ルールやそこから導き出される定石に従って、何も考えずにそれを実行していればいい。

勝ちや負けは大して重要ではないのだ。

ただ「それをしていれば正しい」という状況に、僕は強く安堵感を覚えてしまうのである。

とはいえ、こういったことを述べると、世間一般からは以下のような反応が返ってくるだろう。

「おいニート、ゲームで現実逃避をしているんじゃない! 現実に向き合え!」と。

それは認めよう。

僕はゲームで現実から逃避しているのだと。

だが、そういった”説教”をしてくる人のうち、いったい何人が「この世界」のことを分かっているのだろうか?

そういった人物が指す”現実”とは、”人生ゲーム”のことを指しているだけなのではないか?

申し訳ないが、それは例えるなら「格ゲーよりFPSの方がゲームとして優れている!」という個人的な主張をされているだけのようにしか思えないのだ。

(逆に考えれば、そういったニートへの攻撃性が強い人の根源には、”異教徒”への恐怖があるのかもしれない。

「オレらのやっている”人生ゲーム”を無視するな!否定するな!」……と)

僕に向けて「ゲームで現実逃避をやめろ」と物申す人は、同じシリアスさで「無意味な世界に向き合う恐怖」を実感している人だけにしてほしい。

そういう方のお説教であれば謹んでお受けいたします。

 

かき氷のシロップは色が違うだけで味はほとんど変わらないらしい。

僕が今から伝えたいのは、そういう類の悩みである。

この前、4月の頭に誕生日を迎えて29歳になった(1995年生まれ)。

まだ偉そうなことを言える年齢ではないのかもしれないが、この歳になると「快楽のパターン」がだいたい出尽くしてしまったな、と感じてしまう。

食べ物でも、エンタメでも、スケベでもなんでもいいのだが、「それ前にやった(見た)よね」という既視感がどうしても拭えないのだ。

マクドナルドも、ケンタッキーも、モスバーガーも、”色”が違うだけで、大して”味”が変わるようには思えないのである。

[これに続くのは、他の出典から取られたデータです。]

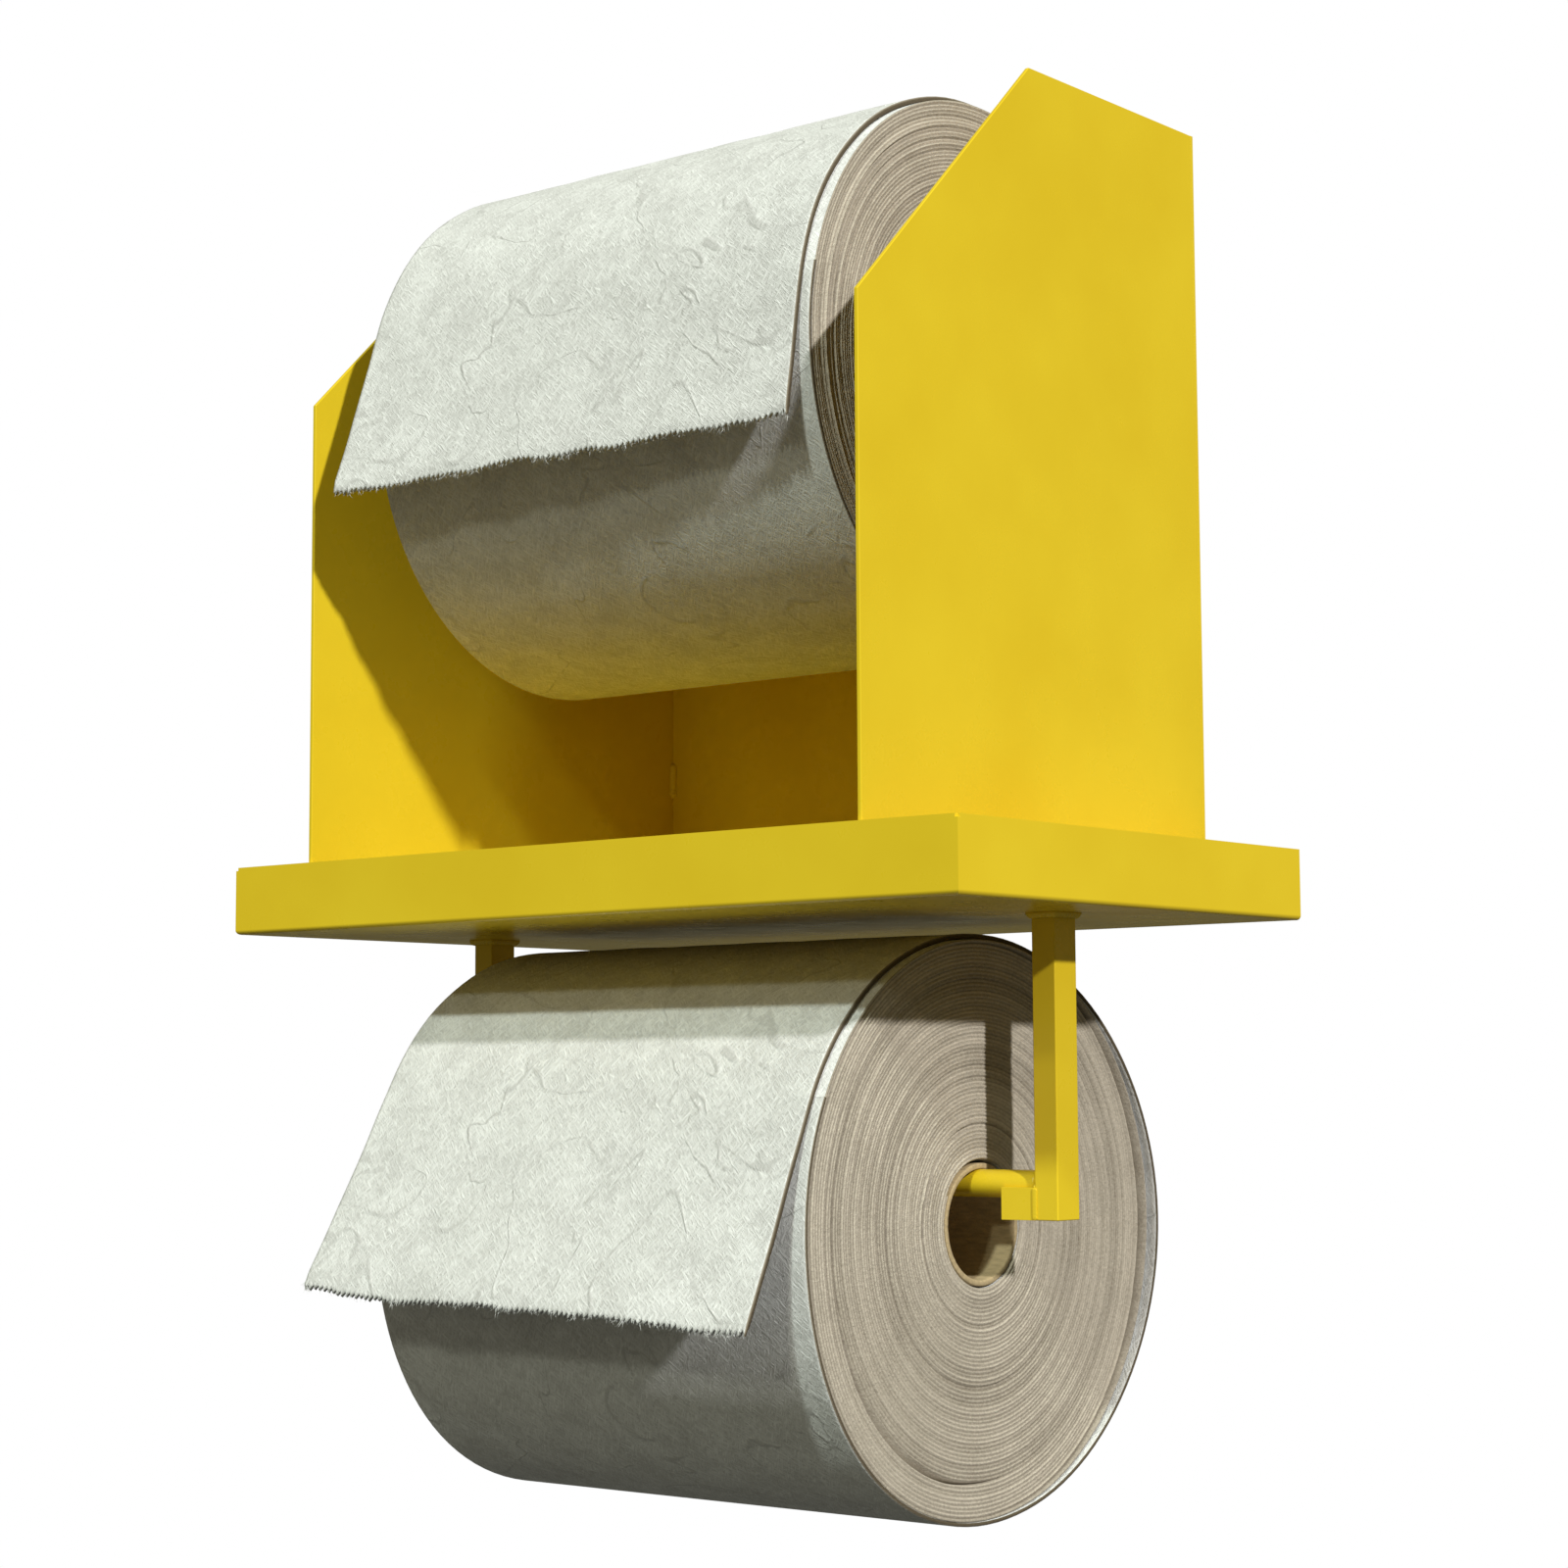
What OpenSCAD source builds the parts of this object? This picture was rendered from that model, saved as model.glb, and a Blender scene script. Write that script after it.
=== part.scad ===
// Wall-mounted dispenser for two rolls of absorbent mat, welded from painted steel.
// A pan-shaped tray carries a three-sided cabinet for the upper roll. Two hangers
// under the tray carry the lower roll. Each roll hangs by its cardboard core on a
// round bar that lies in two open-topped saddles and lifts out.
// X runs left to right, Y runs from the front (negative) to the wall (zero) and Z
// points up. The origin is the centre of the wall bolt pattern, on the wall face.

/* [Rolls] */
// Radius of a wound roll of mat
roll_r = 194; // [150:0.5:235]
// Length of a roll, the width of its mat
roll_l = 406.4; // [300:0.2:490]
// Distance of the rolls' middle to the right of the tray's middle
roll_shift = 4; // [-10:0.5:10]
// Inside diameter of a cardboard core
core_id = 76.2; // [60:0.1:92]
// Wall thickness of a core
core_wall = 4; // [2:0.1:8]
// Gap left between a core, its roll and the loose mat
wrap_gap = 0.3; // [0.1:0.05:0.8]

/* [Loose mat] */
// Thickness of the mat
mat_t = 4; // [2:0.1:6]
// Distance that the loose mat sits to the left of its roll
mat_shift = 7; // [0:0.5:12]
// Angle behind the top of the roll where the loose mat starts
mat_back = 20; // [0:1:40]
// Angle past the top of the upper roll where its mat leaves it
upper_leave = 71; // [40:1:85]
// Length of the upper roll's free mat
upper_free = 141; // [40:1:170]
// Angle past the top of the lower roll where its mat leaves it
lower_leave = 61; // [40:1:85]
// Length of the lower roll's free mat
lower_free = 166; // [40:1:200]

/* [Room around the rolls] */
// Room between a roll's end and the nearer saddle, with the roll in the middle
end_room = 29.6; // [15:0.1:60]
// Room between the upper roll and the back panel
rear_room = 1.7; // [1:0.1:40]
// Height of the upper roll above the tray's rim
upper_room = 134; // [60:1:200]
// Room between the tray's underside and the lower roll
under_room = 13.6; // [12:0.1:60]

/* [Tray] */
// Width of the tray's open shelf outside each side panel
shelf_w = 78.9; // [60:0.1:120]
// Depth of the tray from its front face to the wall
tray_d = 406.4; // [320:0.2:520]
// Height of the tray's upturned flanges, floor included
tray_h = 50.8; // [30:0.2:80]
// Outside radius of the tray's folded bottom edges
bend_r = 3.4; // [0.5:0.1:6]
// Thickness of all the sheet steel
sheet = 3.2; // [2:0.1:4]
// Side of the small relief notch at the top of each front corner
corner_notch = 2.4; // [1:0.1:4]

/* [Cabinet] */
// Height of the panels above the tray's rim
cab_rise = 541; // [510:1:700]
// Height of the upright front edge of a side panel above the rim
front_rise = 346; // [200:1:500]
// Length of a side panel's level top edge, measured from the wall
top_edge = 210; // [60:1:300]

/* [Wall bolts] */
// Distance between bolt holes across the wall, one stud spacing
bolt_x = 406.4; // [200:0.2:420]
// Distance between bolt holes up the wall
bolt_z = 406.4; // [200:0.2:420]
// Height of the bolt pattern's centre above the tray's rim
bolt_rise = 230; // [225:1:280]
// Diameter of a bolt hole
bolt_d = 11; // [6:0.5:16]

/* [Bars, saddles and hangers] */
// Diameter of the round bars
bar_d = 19.05; // [12:0.05:25]
// Gap between a bar's end and the panel or hanger that it faces
bar_end_gap = 3; // [1:0.5:6]
// Gap between a bar and the core that hangs on it
hang_gap = 0.3; // [0.1:0.05:1]
// Length of a saddle along the bar
saddle_l = 28; // [18:0.5:40]
// Height of a saddle
saddle_h = 22; // [16:0.5:30]
// Steel left in front of the bar and behind it on a saddle
saddle_land = 3.175; // [2:0.005:8]
// Depth of the groove that the bar lies in
groove_depth = 7.5; // [4:0.1:9]
// Clearance between a bar and its groove
groove_gap = 0.3; // [0.1:0.05:0.8]
// Width of a hanger, side to side
hanger_w = 19.05; // [12:0.05:30]

/* [Welds] */
// Leg length of the fillet welds
weld = 4; // [2:0.5:6]
// Height that a flush seam's bead stands proud
seam_proud = 0.8; // [0.4:0.1:1.5]
// Length of one stitch of weld
stitch_l = 30; // [15:1:60]
// Number of stitches along each seam
stitches = 3; // [2:1:5]

/* [Hidden] */

paint = [0.86, 0.77, 0.12];
bead = [0.80, 0.70, 0.10];
card = [0.80, 0.62, 0.36];
felt = [0.70, 0.65, 0.57];
loose = [0.86, 0.86, 0.83];
eps = 0.01;
fine = 96;

// Reach of a roll with its loose mat, from the roll's centre line
reach = roll_r + wrap_gap + mat_t;

// Widths: the saddles and the rolls between them set the cabinet and the tray
panel_in = roll_l / 2 + end_room + saddle_l;
cab_w = 2 * (panel_in + sheet);
tray_w = cab_w + 2 * shelf_w;

// Depths, from the wall at zero to the front
rear_y = -sheet;
mid_y = rear_y - rear_room - reach;
flange_y = -tray_d + sheet;

// Heights of the tray, from its rim down, and of the cabinet's top
rim_z = -bolt_rise;
under_z = rim_z - tray_h;
floor_z = under_z + sheet;
top_z = rim_z + cab_rise;

// Each roll hangs on its bar by the top of its core
bar_r = bar_d / 2;
core_ir = core_id / 2;
core_or = core_ir + core_wall;
hang = core_ir - bar_r - hang_gap;
upper_roll_z = rim_z + upper_room + reach;
lower_roll_z = under_z - under_room - reach;
upper_bar_z = upper_roll_z + hang;
lower_bar_z = lower_roll_z + hang;

// Saddles: the bar's centre line is this far above a saddle's underside
saddle_d = bar_d + 2 * saddle_land;
bar_drop = saddle_h - groove_depth + bar_r;
land = saddle_land - groove_gap;

// ---------------------------------------------------------------- helpers

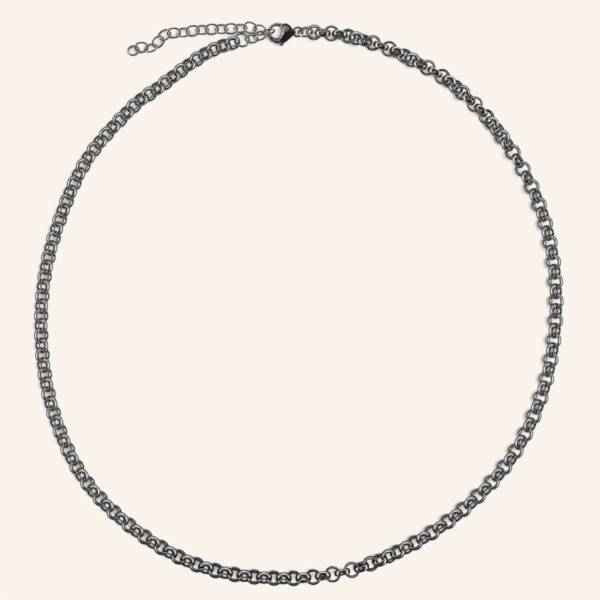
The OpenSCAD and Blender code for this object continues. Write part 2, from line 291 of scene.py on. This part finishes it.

(こういうときに、僕は「快楽主義」で生きることの限界を感じてしまう)

しかし、かといって、そういった快楽への執着を完全に断ち切り、心穏やかな修行僧のような生活を行えるわけでもない。

向井秀徳が「繰り返される諸行は無常」「それでも蘇る性的衝動」という謎の決まり文句を繰り返しているが、まさにその通りなのである。

諸行無常、分かる。

諸法無我、分かる。

一切皆空、分かる。

頭では分かっている。

しかし、それでも生きている限りは、どうしても快楽への欲求が再び発生してしまうのだ。

祭りに来たのならば、くだらない子供だまし、色が違うシロップを氷にかけただけのぼったくり出店だと分かっていても、かき氷を食べたくなってしまうのである。

つらいのは、子供のように無垢に「快楽」を楽しめるのでもなく、くだらないと分かりつつも、気晴らしとして、鎮痛剤のように「快楽」を摂取してしまうことだ。